→ INFORMATION SHOWN:
%%
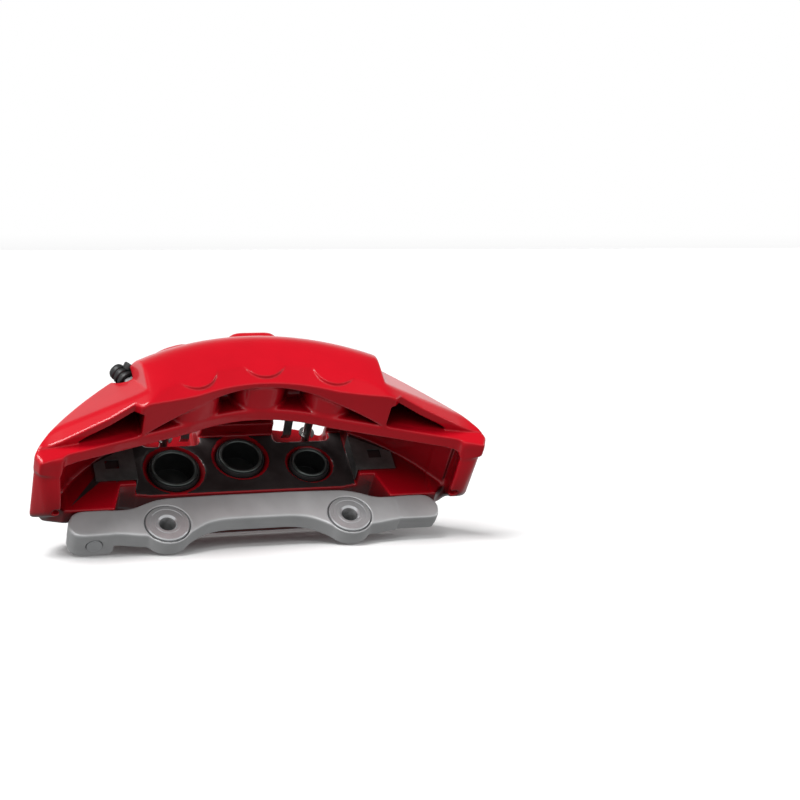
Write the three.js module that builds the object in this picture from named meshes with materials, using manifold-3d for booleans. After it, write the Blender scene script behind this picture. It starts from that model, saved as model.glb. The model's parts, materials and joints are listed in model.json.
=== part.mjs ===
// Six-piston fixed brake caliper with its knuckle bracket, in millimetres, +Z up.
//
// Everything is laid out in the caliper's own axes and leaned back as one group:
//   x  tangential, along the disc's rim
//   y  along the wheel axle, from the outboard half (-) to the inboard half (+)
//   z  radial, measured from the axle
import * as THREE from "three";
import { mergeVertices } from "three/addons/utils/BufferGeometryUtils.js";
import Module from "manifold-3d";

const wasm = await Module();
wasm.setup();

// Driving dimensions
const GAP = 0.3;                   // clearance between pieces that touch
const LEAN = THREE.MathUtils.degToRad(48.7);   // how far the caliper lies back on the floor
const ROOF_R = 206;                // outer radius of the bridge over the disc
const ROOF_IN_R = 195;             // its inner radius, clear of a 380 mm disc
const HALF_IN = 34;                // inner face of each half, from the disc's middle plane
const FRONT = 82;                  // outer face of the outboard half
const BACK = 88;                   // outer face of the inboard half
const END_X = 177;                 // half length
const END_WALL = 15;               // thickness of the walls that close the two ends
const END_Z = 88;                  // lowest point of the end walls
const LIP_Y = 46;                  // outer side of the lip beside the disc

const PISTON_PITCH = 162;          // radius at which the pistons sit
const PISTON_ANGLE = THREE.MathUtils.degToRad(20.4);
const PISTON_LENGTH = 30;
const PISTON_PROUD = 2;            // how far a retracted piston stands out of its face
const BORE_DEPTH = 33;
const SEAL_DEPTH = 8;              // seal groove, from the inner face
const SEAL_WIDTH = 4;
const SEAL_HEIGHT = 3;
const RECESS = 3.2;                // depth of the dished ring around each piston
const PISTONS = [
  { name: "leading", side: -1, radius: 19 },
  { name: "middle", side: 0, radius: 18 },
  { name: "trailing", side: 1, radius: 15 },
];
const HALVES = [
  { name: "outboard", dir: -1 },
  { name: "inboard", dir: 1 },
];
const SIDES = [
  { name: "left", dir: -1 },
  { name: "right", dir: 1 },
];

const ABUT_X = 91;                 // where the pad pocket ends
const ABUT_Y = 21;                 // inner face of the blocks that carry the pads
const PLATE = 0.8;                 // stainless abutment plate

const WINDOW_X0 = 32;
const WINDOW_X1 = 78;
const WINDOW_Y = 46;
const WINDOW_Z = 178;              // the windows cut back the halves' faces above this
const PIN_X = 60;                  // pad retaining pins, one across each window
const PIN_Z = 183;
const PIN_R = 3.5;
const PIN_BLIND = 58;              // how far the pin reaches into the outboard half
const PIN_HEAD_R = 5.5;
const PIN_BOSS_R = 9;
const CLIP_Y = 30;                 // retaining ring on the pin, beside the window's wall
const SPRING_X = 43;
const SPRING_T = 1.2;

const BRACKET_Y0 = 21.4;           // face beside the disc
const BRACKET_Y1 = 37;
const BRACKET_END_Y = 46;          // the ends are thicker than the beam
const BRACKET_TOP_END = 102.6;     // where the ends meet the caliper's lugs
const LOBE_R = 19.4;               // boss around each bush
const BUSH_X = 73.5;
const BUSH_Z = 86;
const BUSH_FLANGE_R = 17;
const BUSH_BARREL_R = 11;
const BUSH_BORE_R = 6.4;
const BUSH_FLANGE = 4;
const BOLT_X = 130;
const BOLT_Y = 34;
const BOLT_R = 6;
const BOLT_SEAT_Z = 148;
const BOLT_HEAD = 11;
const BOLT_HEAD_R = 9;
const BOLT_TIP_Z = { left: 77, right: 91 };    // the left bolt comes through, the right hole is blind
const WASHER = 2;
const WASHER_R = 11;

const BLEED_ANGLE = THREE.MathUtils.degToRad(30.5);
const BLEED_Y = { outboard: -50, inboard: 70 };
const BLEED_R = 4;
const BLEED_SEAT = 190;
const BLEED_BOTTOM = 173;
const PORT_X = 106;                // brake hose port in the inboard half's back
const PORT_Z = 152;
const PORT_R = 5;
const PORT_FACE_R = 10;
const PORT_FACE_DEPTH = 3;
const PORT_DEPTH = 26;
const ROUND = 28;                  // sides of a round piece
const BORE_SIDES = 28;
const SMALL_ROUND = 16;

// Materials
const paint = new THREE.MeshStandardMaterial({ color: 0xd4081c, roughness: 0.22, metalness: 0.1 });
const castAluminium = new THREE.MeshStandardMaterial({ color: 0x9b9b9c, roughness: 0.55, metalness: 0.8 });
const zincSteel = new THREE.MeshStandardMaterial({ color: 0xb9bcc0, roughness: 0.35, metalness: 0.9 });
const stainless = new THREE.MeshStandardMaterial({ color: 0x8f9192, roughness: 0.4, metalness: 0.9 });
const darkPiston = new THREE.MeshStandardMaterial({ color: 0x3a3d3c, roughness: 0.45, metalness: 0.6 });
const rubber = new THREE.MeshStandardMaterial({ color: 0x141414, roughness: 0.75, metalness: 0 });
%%
→ DESCRIPTION OF THE TASK:
Copy all of the data exactly.

→ RESPONSE TO THE TASK:
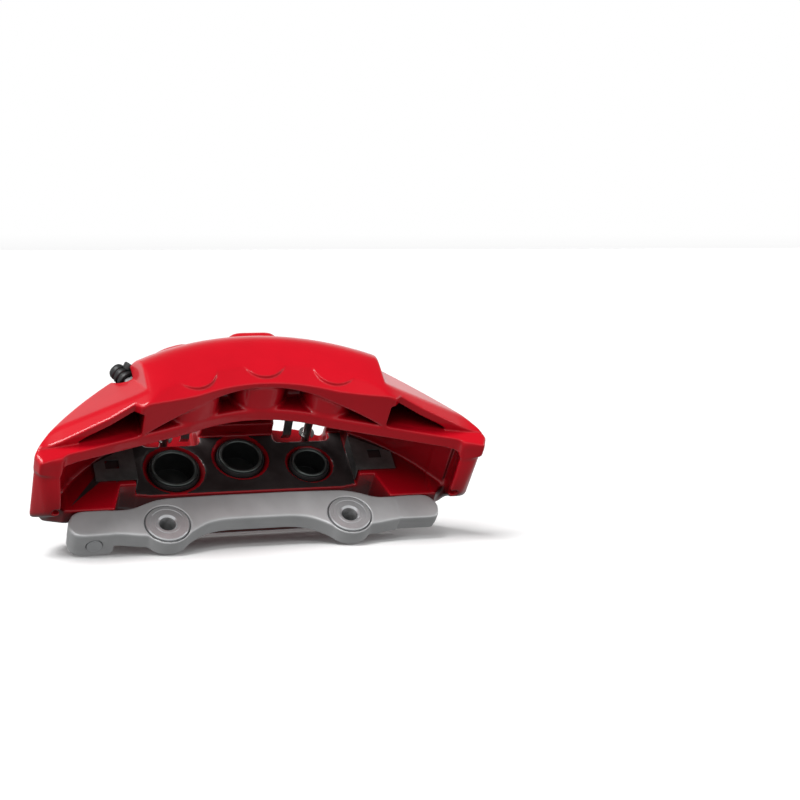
Write the three.js module that builds the object in this picture from named meshes with materials, using manifold-3d for booleans. After it, write the Blender scene script behind this picture. It starts from that model, saved as model.glb. The model's parts, materials and joints are listed in model.json.
=== part.mjs ===
// Six-piston fixed brake caliper with its knuckle bracket, in millimetres, +Z up.
//
// Everything is laid out in the caliper's own axes and leaned back as one group:
//   x  tangential, along the disc's rim
//   y  along the wheel axle, from the outboard half (-) to the inboard half (+)
//   z  radial, measured from the axle
import * as THREE from "three";
import { mergeVertices } from "three/addons/utils/BufferGeometryUtils.js";
import Module from "manifold-3d";

const wasm = await Module();
wasm.setup();

// Driving dimensions
const GAP = 0.3;                   // clearance between pieces that touch
const LEAN = THREE.MathUtils.degToRad(48.7);   // how far the caliper lies back on the floor
const ROOF_R = 206;                // outer radius of the bridge over the disc
const ROOF_IN_R = 195;             // its inner radius, clear of a 380 mm disc
const HALF_IN = 34;                // inner face of each half, from the disc's middle plane
const FRONT = 82;                  // outer face of the outboard half
const BACK = 88;                   // outer face of the inboard half
const END_X = 177;                 // half length
const END_WALL = 15;               // thickness of the walls that close the two ends
const END_Z = 88;                  // lowest point of the end walls
const LIP_Y = 46;                  // outer side of the lip beside the disc

const PISTON_PITCH = 162;          // radius at which the pistons sit
const PISTON_ANGLE = THREE.MathUtils.degToRad(20.4);
const PISTON_LENGTH = 30;
const PISTON_PROUD = 2;            // how far a retracted piston stands out of its face
const BORE_DEPTH = 33;
const SEAL_DEPTH = 8;              // seal groove, from the inner face
const SEAL_WIDTH = 4;
const SEAL_HEIGHT = 3;
const RECESS = 3.2;                // depth of the dished ring around each piston
const PISTONS = [
  { name: "leading", side: -1, radius: 19 },
  { name: "middle", side: 0, radius: 18 },
  { name: "trailing", side: 1, radius: 15 },
];
const HALVES = [
  { name: "outboard", dir: -1 },
  { name: "inboard", dir: 1 },
];
const SIDES = [
  { name: "left", dir: -1 },
  { name: "right", dir: 1 },
];

const ABUT_X = 91;                 // where the pad pocket ends
const ABUT_Y = 21;                 // inner face of the blocks that carry the pads
const PLATE = 0.8;                 // stainless abutment plate

const WINDOW_X0 = 32;
const WINDOW_X1 = 78;
const WINDOW_Y = 46;
const WINDOW_Z = 178;              // the windows cut back the halves' faces above this
const PIN_X = 60;                  // pad retaining pins, one across each window
const PIN_Z = 183;
const PIN_R = 3.5;
const PIN_BLIND = 58;              // how far the pin reaches into the outboard half
const PIN_HEAD_R = 5.5;
const PIN_BOSS_R = 9;
const CLIP_Y = 30;                 // retaining ring on the pin, beside the window's wall
const SPRING_X = 43;
const SPRING_T = 1.2;

const BRACKET_Y0 = 21.4;           // face beside the disc
const BRACKET_Y1 = 37;
const BRACKET_END_Y = 46;          // the ends are thicker than the beam
const BRACKET_TOP_END = 102.6;     // where the ends meet the caliper's lugs
const LOBE_R = 19.4;               // boss around each bush
const BUSH_X = 73.5;
const BUSH_Z = 86;
const BUSH_FLANGE_R = 17;
const BUSH_BARREL_R = 11;
const BUSH_BORE_R = 6.4;
const BUSH_FLANGE = 4;
const BOLT_X = 130;
const BOLT_Y = 34;
const BOLT_R = 6;
const BOLT_SEAT_Z = 148;
const BOLT_HEAD = 11;
const BOLT_HEAD_R = 9;
const BOLT_TIP_Z = { left: 77, right: 91 };    // the left bolt comes through, the right hole is blind
const WASHER = 2;
const WASHER_R = 11;

const BLEED_ANGLE = THREE.MathUtils.degToRad(30.5);
const BLEED_Y = { outboard: -50, inboard: 70 };
const BLEED_R = 4;
const BLEED_SEAT = 190;
const BLEED_BOTTOM = 173;
const PORT_X = 106;                // brake hose port in the inboard half's back
const PORT_Z = 152;
const PORT_R = 5;
const PORT_FACE_R = 10;
const PORT_FACE_DEPTH = 3;
const PORT_DEPTH = 26;
const ROUND = 28;                  // sides of a round piece
const BORE_SIDES = 28;
const SMALL_ROUND = 16;

// Materials
const paint = new THREE.MeshStandardMaterial({ color: 0xd4081c, roughness: 0.22, metalness: 0.1 });
const castAluminium = new THREE.MeshStandardMaterial({ color: 0x9b9b9c, roughness: 0.55, metalness: 0.8 });
const zincSteel = new THREE.MeshStandardMaterial({ color: 0xb9bcc0, roughness: 0.35, metalness: 0.9 });
const stainless = new THREE.MeshStandardMaterial({ color: 0x8f9192, roughness: 0.4, metalness: 0.9 });
const darkPiston = new THREE.MeshStandardMaterial({ color: 0x3a3d3c, roughness: 0.45, metalness: 0.6 });
const rubber = new THREE.MeshStandardMaterial({ color: 0x141414, roughness: 0.75, metalness: 0 });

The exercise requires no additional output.